WORK TO DO — Copy, character for character, the lines running from the one with "# Braces under the first" to the one with "for node in", ends included. Leave out every other line.

STORED DATA —
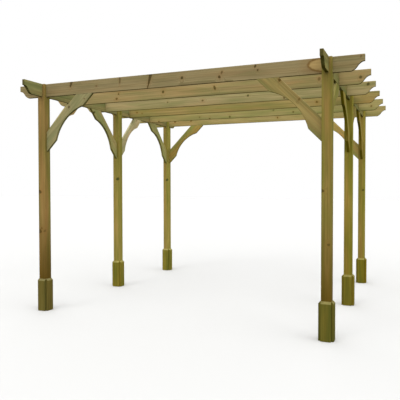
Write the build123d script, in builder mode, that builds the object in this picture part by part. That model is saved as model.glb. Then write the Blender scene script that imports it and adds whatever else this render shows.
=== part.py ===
from build123d import *

import os

# A free-standing garden pergola in planed softwood. Six square posts stand in two rows of three. Two side
# beams run along the rows, and six rafters cross them on half laps, so that their tops are level. Each post
# head is notched both ways to take a beam and a rafter. Arched braces stiffen the corners, and bevelled
# boards trim the foot of every post.
#
# Frame: millimetres, +Z up, origin on the ground at the middle of the plan. X runs along the rafters, from
# left to right. Y runs along the side beams, from front to back.

# Overall size
RAFTER_LENGTH = 3900.0
SIDE_BEAM_LENGTH = 3900.0
HEIGHT = 2620.0

# Sawn sizes of the timber
POST_SIDE = 95.0
POST_ARRIS = 3.0
BEAM_DEPTH = 145.0
BEAM_THICKNESS = 33.0
LAP_DEPTH = BEAM_DEPTH / 2

# Plan layout, between centres
POST_SPAN_X = 3240.0
POST_SPAN_Y = 3220.0
RAFTER_COUNT = 6

# Shaped ends of rafters and side beams: a square nose, a short lip, then an ogee down to the lower edge
NOSE_HEIGHT = 62.0
LIP_LENGTH = 12.0
OGEE_LENGTH = 106.0
OGEE_RADIUS = 100.0

# Arched braces, each cut from a board at 45 degrees
BRACE_OUTER_LEG = 410.0
BRACE_WIDTH = 157.0
BRACE_SCOOP_CHORD = 530.0
BRACE_SCOOP_RISE = 73.0

# Base trims: four boards round the foot of each post, a little narrower than its faces
TRIM_HEIGHT = 370.0
TRIM_THICKNESS = 24.0
TRIM_BEVEL = 22.0
TRIM_BOARD_WIDTH = POST_SIDE - 1.0

# Heights and places that follow
BEAM_UNDERSIDE = HEIGHT - BEAM_DEPTH
LAP_LEVEL = HEIGHT - LAP_DEPTH
BRACE_INNER_LEG = BRACE_OUTER_LEG + BRACE_WIDTH * 2**0.5
RAFTER_SPACING = POST_SPAN_Y / (RAFTER_COUNT - 1)
SIDES = {"left": -POST_SPAN_X / 2, "right": POST_SPAN_X / 2}
ROWS = {"front": -POST_SPAN_Y / 2, "middle": 0.0, "back": POST_SPAN_Y / 2}
RAFTER_ROWS = [ROWS["front"] + index * RAFTER_SPACING for index in range(RAFTER_COUNT)]
UP = Vector(0, 0, 1)

os.makedirs("parts", exist_ok=True)


def save(piece, label):
    """Label a finished piece and write it to its own STEP file."""
    piece.part.label = label
    export_step(piece.part, f"parts/{label}.step")


def upright_plane(origin, along):
    """Return a vertical plane through origin whose X runs along the given way and whose Y is up."""
    return Plane(origin=origin, x_dir=along, z_dir=along.cross(UP))


def make_beam(label, plane, length, lap_places, lap_bottom):
    """Make a rafter or side beam on a plane: ogee ends, and a half lap at each crossing."""
    tip = length / 2
    nose_foot = (tip, HEIGHT - NOSE_HEIGHT)
    lip = (tip - LIP_LENGTH, HEIGHT - NOSE_HEIGHT)
    heel = (lip[0] - OGEE_LENGTH, BEAM_UNDERSIDE)
    middle = ((lip[0] + heel[0]) / 2, (lip[1] + heel[1]) / 2)
    with BuildPart() as beam:
        with BuildSketch(plane):
            with BuildLine():
                Polyline((0, HEIGHT), (tip, HEIGHT), nose_foot, lip)
                RadiusArc(lip, middle, -OGEE_RADIUS)
                RadiusArc(middle, heel, OGEE_RADIUS)
                Line(heel, (0, BEAM_UNDERSIDE))
                mirror(about=Plane.YZ)
            make_face()
        extrude(amount=BEAM_THICKNESS / 2, both=True)
        with BuildSketch(plane):
            with Locations([(place, lap_bottom) for place in lap_places]):
                Rectangle(BEAM_THICKNESS, LAP_DEPTH, align=(Align.CENTER, Align.MIN))
        extrude(amount=BEAM_THICKNESS / 2, both=True, mode=Mode.SUBTRACT)
    save(beam, label)


def make_post(label, x, y):
    """Make a post whose head is slotted both ways, which leaves four prongs round the beams."""
    with BuildPart(Plane(origin=(x, y, 0))) as post:
        Box(POST_SIDE, POST_SIDE, HEIGHT, align=(Align.CENTER, Align.CENTER, Align.MIN))
        fillet(post.edges().filter_by(Axis.Z), POST_ARRIS)
        with BuildSketch(Plane(origin=(x, y, BEAM_UNDERSIDE))):
            Rectangle(POST_SIDE, BEAM_THICKNESS)
            Rectangle(BEAM_THICKNESS, POST_SIDE)
        extrude(amount=BEAM_DEPTH, mode=Mode.SUBTRACT)
    save(post, label)


def make_brace(label, corner, away):
    """Make an arched brace from the inside corner of a post and a beam, reaching out the given way."""
    scoop_middle = BRACE_INNER_LEG / 2
    half_chord = BRACE_SCOOP_CHORD / 2 / 2**0.5
    rise = BRACE_SCOOP_RISE / 2**0.5
    scoop_foot = (scoop_middle - half_chord, -scoop_middle - half_chord)
    scoop_crown = (scoop_middle - rise, -scoop_middle + rise)
    scoop_head = (scoop_middle + half_chord, -scoop_middle + half_chord)
    with BuildPart() as brace:
        with BuildSketch(upright_plane(corner, away)):
            with BuildLine():
                Polyline(scoop_head, (BRACE_INNER_LEG, 0), (BRACE_OUTER_LEG, 0))
                Line((BRACE_OUTER_LEG, 0), (0, -BRACE_OUTER_LEG))
                Polyline((0, -BRACE_OUTER_LEG), (0, -BRACE_INNER_LEG), scoop_foot)
                ThreePointArc(scoop_foot, scoop_crown, scoop_head)
            make_face()
        extrude(amount=BEAM_THICKNESS / 2, both=True)
    save(brace, label)


def make_base_trim(label, x, y):
    """Make the four trim boards of one post, which stand clear of each other at the corners."""
    with BuildPart() as trim:
        for quarter in range(4):
            outward = Vector(1, 0, 0).rotate(Axis.Z, 90 * quarter)
            post_face = Vector(x, y, 0) + outward * (POST_SIDE / 2)
            with BuildSketch(upright_plane(post_face, outward)):
                with BuildLine():
                    Polyline(
                        (0, 0),
                        (TRIM_THICKNESS, 0),
                        (TRIM_THICKNESS, TRIM_HEIGHT - TRIM_BEVEL),
                        (TRIM_THICKNESS - TRIM_BEVEL, TRIM_HEIGHT),
                        (0, TRIM_HEIGHT),
                        close=True,
                    )
                make_face()
            extrude(amount=TRIM_BOARD_WIDTH / 2, both=True)
    save(trim, label)


# Posts and their base trims
for row, y in ROWS.items():
    for side, x in SIDES.items():
        make_post(f"post_{row}_{side}", x, y)
        make_base_trim(f"base_trim_{row}_{side}", x, y)

# Rafters, numbered from the front, lapped from below
for number, y in enumerate(RAFTER_ROWS, start=1):
    rafter_plane = upright_plane(Vector(0, y, 0), Vector(1, 0, 0))
    make_beam(f"rafter_{number}", rafter_plane, RAFTER_LENGTH, list(SIDES.values()), BEAM_UNDERSIDE)

# Side beams, lapped from above
for side, x in SIDES.items():
    side_plane = upright_plane(Vector(x, 0, 0), Vector(0, 1, 0))
    make_beam(f"side_beam_{side}", side_plane, SIDE_BEAM_LENGTH, RAFTER_ROWS, LAP_LEVEL)

# Braces under the first and last rafters, reaching in from the corner posts
for row in ("front", "back"):
    for side, x in SIDES.items():
        inward = Vector(1 if x < 0 else -1, 0, 0)
        corner = Vector(x, ROWS[row], BEAM_UNDERSIDE) + inward * (POST_SIDE / 2)
        make_brace(f"brace_{row}_{side}", corner, inward)

# Braces under the side beams, from every post towards its neighbours in the row
BACKWARD = Vector(0, 1, 0)
SIDE_BRACES = {
    "front": ("front", BACKWARD),
    "middle_front": ("middle", -BACKWARD),
    "middle_back": ("middle", BACKWARD),
    "back": ("back", -BACKWARD),
}
for side, x in SIDES.items():
    for place, (row, toward) in SIDE_BRACES.items():
        corner = Vector(x, ROWS[row], BEAM_UNDERSIDE) + toward * (POST_SIDE / 2)
        make_brace(f"side_brace_{side}_{place}", corner, toward)
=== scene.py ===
"""The looks of a free-standing timber pergola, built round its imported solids.

Every post, rafter, beam and brace is a timber of its own, with eased arrises, its own heart, growth rings
and knots. The foot trims are four boards each. All of them are planed softwood, pressure treated, so one
family of finishes serves them, with its own values for each kind of timber.

Frame: metres, +Z up, the origin on the ground at the middle of the plan, X along the rafters, Y from front
to back.
"""

import itertools
import logging
import math
import random
from collections.abc import Callable
from dataclasses import dataclass, field
from enum import Enum
from functools import partial
from typing import Any

import bmesh
import bpy
from mathutils import Matrix, Vector


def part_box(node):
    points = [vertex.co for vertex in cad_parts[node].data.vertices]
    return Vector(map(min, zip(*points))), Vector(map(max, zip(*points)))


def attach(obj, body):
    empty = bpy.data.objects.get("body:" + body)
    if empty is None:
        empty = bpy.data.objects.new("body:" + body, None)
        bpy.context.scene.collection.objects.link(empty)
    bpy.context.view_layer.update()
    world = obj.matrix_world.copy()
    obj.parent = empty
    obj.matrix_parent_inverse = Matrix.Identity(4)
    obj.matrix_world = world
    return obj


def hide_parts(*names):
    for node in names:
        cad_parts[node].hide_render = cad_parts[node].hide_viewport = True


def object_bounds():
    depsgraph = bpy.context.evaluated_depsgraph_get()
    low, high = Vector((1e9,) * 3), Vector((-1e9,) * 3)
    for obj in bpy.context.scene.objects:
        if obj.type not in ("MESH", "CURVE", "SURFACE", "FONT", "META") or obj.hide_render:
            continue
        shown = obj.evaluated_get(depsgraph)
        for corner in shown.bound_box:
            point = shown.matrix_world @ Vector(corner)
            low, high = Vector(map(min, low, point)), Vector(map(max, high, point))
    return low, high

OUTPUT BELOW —
# Braces under the first and last rafters, reaching in from the corner posts
for row in ("front", "back"):
    for side, x in SIDES.items():
        inward = Vector(1 if x < 0 else -1, 0, 0)
        corner = Vector(x, ROWS[row], BEAM_UNDERSIDE) + inward * (POST_SIDE / 2)
        make_brace(f"brace_{row}_{side}", corner, inward)

# Braces under the side beams, from every post towards its neighbours in the row
BACKWARD = Vector(0, 1, 0)
SIDE_BRACES = {
    "front": ("front", BACKWARD),
    "middle_front": ("middle", -BACKWARD),
    "middle_back": ("middle", BACKWARD),
    "back": ("back", -BACKWARD),
}
for side, x in SIDES.items():
    for place, (row, toward) in SIDE_BRACES.items():
        corner = Vector(x, ROWS[row], BEAM_UNDERSIDE) + toward * (POST_SIDE / 2)
        make_brace(f"side_brace_{side}_{place}", corner, toward)
=== scene.py ===
"""The looks of a free-standing timber pergola, built round its imported solids.

Every post, rafter, beam and brace is a timber of its own, with eased arrises, its own heart, growth rings
and knots. The foot trims are four boards each. All of them are planed softwood, pressure treated, so one
family of finishes serves them, with its own values for each kind of timber.

Frame: metres, +Z up, the origin on the ground at the middle of the plan, X along the rafters, Y from front
to back.
"""

import itertools
import logging
import math
import random
from collections.abc import Callable
from dataclasses import dataclass, field
from enum import Enum
from functools import partial
from typing import Any

import bmesh
import bpy
from mathutils import Matrix, Vector


def part_box(node):
    points = [vertex.co for vertex in cad_parts[node].data.vertices]
    return Vector(map(min, zip(*points))), Vector(map(max, zip(*points)))


def attach(obj, body):
    empty = bpy.data.objects.get("body:" + body)
    if empty is None:
        empty = bpy.data.objects.new("body:" + body, None)
        bpy.context.scene.collection.objects.link(empty)
    bpy.context.view_layer.update()
    world = obj.matrix_world.copy()
    obj.parent = empty
    obj.matrix_parent_inverse = Matrix.Identity(4)
    obj.matrix_world = world
    return obj


def hide_parts(*names):
    for node in names:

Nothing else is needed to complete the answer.